#### DIRECTIONS:
Copy verbatim the material from its first line to the line that holds "# The origin", including that line.
Start of SUPPLIED DATA
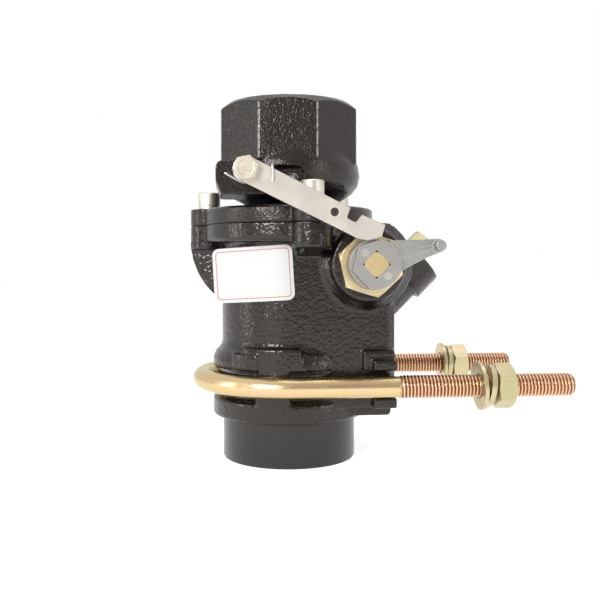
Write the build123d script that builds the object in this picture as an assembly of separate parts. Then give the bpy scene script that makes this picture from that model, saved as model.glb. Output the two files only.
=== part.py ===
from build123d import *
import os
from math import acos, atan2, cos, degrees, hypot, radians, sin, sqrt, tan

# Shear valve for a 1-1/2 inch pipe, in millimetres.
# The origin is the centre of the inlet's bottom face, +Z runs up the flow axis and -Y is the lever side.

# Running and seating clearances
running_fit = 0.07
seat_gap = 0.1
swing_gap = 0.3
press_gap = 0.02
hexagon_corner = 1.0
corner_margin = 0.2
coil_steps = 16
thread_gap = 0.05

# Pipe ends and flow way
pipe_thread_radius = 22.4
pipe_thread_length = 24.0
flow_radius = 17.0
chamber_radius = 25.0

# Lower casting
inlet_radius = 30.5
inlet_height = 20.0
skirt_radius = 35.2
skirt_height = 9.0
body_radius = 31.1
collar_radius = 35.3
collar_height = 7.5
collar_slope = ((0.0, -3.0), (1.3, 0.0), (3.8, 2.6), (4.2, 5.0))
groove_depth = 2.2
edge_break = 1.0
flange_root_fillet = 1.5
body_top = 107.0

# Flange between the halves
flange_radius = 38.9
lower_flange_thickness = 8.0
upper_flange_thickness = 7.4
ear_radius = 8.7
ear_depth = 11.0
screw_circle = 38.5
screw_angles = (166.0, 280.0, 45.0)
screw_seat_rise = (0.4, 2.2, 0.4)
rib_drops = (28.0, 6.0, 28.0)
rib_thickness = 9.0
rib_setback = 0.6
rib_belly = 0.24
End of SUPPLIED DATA
#### SOLUTION:
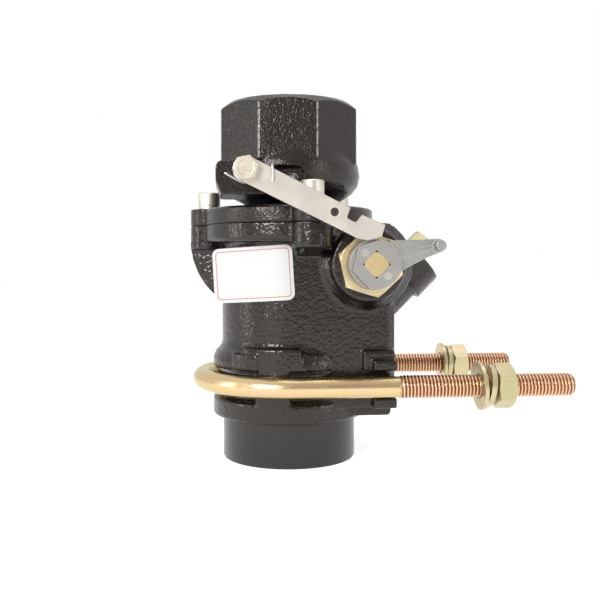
Write the build123d script that builds the object in this picture as an assembly of separate parts. Then give the bpy scene script that makes this picture from that model, saved as model.glb. Output the two files only.
=== part.py ===
from build123d import *
import os
from math import acos, atan2, cos, degrees, hypot, radians, sin, sqrt, tan

# Shear valve for a 1-1/2 inch pipe, in millimetres.
# The origin is the centre of the inlet's bottom face, +Z runs up the flow axis and -Y is the lever side.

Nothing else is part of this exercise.